SHORT PROBLEM> Retype word for word the lines lying between the line containing "materials = cad_parts[node].data.materials" and the line containing "materials.append(finish)", together with those two lines themselves, and nothing besides.

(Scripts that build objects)
- - - -

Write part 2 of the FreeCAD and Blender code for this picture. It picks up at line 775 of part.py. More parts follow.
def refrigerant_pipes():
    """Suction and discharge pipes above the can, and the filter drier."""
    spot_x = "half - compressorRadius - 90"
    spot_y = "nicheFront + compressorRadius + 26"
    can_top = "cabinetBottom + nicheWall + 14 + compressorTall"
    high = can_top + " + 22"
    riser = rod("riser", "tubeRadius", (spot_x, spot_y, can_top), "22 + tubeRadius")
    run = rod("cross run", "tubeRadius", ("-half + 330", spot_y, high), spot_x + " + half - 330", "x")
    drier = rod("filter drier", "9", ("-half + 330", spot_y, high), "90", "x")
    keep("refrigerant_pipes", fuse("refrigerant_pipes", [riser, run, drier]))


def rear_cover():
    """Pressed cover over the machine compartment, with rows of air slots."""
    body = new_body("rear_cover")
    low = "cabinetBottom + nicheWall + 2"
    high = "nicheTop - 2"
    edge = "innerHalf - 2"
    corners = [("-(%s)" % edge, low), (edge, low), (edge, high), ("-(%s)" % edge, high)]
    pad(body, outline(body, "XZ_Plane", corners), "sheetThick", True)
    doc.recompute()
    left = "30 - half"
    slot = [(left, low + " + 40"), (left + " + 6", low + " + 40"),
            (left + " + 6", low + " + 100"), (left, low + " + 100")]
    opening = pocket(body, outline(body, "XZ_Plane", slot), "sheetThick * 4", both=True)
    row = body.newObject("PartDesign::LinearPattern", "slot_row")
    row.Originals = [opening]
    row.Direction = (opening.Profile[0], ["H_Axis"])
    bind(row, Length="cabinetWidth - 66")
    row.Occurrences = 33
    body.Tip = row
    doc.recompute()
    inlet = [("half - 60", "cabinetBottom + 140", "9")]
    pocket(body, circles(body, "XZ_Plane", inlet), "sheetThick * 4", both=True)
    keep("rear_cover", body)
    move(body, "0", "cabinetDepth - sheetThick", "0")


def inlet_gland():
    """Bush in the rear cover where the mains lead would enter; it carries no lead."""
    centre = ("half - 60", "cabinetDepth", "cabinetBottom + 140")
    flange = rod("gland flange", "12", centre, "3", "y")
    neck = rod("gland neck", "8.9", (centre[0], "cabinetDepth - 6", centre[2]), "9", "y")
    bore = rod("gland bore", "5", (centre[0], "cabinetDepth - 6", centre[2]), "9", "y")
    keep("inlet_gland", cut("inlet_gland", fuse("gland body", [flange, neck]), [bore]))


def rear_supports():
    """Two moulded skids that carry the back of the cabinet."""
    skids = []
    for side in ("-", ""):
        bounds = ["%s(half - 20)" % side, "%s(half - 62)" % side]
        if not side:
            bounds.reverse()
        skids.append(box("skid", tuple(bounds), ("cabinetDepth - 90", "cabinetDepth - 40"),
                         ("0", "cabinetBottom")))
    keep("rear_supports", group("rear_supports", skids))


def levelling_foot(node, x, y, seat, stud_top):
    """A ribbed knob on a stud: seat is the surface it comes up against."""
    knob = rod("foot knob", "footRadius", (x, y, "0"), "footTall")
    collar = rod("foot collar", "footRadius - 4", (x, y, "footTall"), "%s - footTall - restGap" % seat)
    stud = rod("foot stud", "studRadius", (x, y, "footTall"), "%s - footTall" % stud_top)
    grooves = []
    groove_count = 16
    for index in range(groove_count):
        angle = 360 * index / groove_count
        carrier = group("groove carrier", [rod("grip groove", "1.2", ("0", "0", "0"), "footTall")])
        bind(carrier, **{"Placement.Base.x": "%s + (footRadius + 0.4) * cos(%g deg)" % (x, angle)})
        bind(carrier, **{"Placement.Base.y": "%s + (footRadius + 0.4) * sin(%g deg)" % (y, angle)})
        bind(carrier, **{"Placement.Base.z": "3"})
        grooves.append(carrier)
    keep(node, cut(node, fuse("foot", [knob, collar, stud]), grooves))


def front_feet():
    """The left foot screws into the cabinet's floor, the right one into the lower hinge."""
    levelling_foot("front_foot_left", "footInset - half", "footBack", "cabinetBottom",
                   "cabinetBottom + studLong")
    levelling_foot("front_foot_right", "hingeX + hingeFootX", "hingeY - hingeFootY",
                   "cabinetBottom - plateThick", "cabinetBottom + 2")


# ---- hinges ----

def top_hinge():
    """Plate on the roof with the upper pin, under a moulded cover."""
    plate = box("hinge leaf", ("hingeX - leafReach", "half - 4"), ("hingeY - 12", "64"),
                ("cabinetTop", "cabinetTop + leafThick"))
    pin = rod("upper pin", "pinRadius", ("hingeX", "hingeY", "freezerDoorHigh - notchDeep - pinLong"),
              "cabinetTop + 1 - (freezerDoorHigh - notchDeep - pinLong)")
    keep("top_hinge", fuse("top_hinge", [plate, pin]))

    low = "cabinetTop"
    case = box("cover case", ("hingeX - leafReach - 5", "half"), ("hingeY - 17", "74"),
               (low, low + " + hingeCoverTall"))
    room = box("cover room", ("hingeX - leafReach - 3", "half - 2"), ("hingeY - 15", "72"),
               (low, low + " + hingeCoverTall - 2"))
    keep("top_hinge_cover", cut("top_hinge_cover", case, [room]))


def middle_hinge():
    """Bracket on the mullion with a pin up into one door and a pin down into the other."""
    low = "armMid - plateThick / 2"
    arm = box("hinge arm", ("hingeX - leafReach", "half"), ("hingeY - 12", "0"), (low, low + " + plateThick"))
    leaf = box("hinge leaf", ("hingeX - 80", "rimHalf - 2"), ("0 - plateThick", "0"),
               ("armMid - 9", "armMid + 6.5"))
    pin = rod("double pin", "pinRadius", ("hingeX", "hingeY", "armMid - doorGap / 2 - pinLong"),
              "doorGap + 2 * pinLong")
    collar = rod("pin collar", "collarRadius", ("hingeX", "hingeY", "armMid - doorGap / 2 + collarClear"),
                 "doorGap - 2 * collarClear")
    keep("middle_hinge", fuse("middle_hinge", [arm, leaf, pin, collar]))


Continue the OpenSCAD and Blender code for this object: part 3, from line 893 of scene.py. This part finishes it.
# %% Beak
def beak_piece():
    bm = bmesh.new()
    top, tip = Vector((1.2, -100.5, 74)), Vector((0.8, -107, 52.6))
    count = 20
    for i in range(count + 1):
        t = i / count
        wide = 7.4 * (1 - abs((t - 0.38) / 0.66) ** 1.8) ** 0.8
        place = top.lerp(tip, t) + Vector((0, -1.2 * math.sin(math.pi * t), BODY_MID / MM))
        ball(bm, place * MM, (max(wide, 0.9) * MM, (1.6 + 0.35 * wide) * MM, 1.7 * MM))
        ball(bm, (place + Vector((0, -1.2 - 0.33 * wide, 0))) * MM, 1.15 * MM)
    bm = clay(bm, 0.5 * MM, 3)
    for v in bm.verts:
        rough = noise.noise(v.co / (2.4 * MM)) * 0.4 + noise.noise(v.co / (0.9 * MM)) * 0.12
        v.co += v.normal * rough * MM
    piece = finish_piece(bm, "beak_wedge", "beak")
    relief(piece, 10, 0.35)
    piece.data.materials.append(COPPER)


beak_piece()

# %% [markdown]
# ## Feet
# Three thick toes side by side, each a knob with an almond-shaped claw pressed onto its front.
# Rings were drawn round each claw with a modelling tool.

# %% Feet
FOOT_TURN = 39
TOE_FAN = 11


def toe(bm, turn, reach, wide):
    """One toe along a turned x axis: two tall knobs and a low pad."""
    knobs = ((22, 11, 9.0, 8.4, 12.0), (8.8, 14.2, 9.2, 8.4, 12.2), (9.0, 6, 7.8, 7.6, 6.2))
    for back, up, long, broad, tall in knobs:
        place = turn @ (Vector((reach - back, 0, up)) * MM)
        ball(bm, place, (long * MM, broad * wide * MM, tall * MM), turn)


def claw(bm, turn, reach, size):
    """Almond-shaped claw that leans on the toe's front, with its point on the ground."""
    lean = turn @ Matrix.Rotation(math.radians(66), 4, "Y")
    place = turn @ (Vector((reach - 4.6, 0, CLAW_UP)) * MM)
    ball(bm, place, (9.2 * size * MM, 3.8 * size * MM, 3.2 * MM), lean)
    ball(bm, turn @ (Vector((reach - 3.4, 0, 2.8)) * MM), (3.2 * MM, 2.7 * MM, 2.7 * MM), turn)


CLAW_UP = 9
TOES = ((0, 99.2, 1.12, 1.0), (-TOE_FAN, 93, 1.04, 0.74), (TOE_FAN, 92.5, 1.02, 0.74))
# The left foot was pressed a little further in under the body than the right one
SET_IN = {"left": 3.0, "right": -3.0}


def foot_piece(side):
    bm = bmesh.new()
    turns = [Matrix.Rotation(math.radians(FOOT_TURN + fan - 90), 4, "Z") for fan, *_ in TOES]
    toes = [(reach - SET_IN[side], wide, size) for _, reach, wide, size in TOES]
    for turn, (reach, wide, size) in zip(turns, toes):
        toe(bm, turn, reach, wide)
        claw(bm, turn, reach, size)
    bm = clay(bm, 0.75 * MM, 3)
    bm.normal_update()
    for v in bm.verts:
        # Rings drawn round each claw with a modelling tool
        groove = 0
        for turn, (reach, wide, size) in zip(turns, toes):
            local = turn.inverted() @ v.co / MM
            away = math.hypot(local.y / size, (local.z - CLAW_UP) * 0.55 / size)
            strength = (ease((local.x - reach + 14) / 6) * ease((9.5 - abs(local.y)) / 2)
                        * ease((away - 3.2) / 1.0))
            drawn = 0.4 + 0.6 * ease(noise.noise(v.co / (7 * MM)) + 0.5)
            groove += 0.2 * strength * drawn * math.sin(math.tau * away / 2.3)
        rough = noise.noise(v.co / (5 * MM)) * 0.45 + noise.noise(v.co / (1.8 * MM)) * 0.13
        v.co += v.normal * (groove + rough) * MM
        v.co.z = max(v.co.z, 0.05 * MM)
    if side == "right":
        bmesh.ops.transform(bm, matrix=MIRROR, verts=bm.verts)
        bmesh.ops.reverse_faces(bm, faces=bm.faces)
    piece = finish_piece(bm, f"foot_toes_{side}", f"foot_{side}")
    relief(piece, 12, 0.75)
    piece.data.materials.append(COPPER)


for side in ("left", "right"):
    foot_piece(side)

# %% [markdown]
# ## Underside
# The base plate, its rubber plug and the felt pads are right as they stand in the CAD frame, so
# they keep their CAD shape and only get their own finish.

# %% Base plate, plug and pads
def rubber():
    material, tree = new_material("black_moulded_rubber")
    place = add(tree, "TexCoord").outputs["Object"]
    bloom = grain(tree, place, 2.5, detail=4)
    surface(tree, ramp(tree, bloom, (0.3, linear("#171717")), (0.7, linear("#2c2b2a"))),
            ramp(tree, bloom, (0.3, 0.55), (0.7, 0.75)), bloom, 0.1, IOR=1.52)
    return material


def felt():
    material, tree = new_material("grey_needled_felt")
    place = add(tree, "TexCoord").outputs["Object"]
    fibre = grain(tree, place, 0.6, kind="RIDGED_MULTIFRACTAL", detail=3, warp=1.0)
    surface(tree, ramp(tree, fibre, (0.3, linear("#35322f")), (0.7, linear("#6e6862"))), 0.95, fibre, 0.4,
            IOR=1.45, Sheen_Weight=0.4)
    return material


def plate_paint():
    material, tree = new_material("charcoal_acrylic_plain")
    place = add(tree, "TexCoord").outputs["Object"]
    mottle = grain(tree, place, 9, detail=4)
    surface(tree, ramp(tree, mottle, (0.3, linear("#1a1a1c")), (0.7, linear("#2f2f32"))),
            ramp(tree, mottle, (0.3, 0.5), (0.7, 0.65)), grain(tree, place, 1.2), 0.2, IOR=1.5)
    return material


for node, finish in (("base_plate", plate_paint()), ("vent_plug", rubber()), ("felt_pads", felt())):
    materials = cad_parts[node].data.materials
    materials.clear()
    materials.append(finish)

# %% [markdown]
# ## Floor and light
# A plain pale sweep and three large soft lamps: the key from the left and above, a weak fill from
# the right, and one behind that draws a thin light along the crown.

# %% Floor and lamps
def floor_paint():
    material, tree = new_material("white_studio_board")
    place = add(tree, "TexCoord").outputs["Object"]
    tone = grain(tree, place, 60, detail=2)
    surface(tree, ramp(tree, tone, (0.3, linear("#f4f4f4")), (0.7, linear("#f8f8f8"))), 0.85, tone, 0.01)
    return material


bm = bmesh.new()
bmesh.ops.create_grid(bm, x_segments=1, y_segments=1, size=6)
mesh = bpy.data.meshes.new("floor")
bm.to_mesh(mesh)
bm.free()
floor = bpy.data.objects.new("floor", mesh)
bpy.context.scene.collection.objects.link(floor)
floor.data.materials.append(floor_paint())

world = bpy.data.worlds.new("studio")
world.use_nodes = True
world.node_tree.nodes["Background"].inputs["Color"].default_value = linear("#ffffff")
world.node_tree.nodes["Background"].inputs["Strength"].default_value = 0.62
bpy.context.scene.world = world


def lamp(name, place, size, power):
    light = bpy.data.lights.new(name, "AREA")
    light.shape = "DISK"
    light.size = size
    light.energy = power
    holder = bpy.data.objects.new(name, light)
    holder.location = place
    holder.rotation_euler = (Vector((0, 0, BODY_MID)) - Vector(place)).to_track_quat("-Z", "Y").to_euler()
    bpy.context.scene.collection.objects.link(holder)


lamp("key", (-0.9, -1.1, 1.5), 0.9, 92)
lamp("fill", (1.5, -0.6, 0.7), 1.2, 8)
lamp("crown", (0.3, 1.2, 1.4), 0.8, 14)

- - - -

WRITTEN REPLY>
    materials = cad_parts[node].data.materials
    materials.clear()
    materials.append(finish)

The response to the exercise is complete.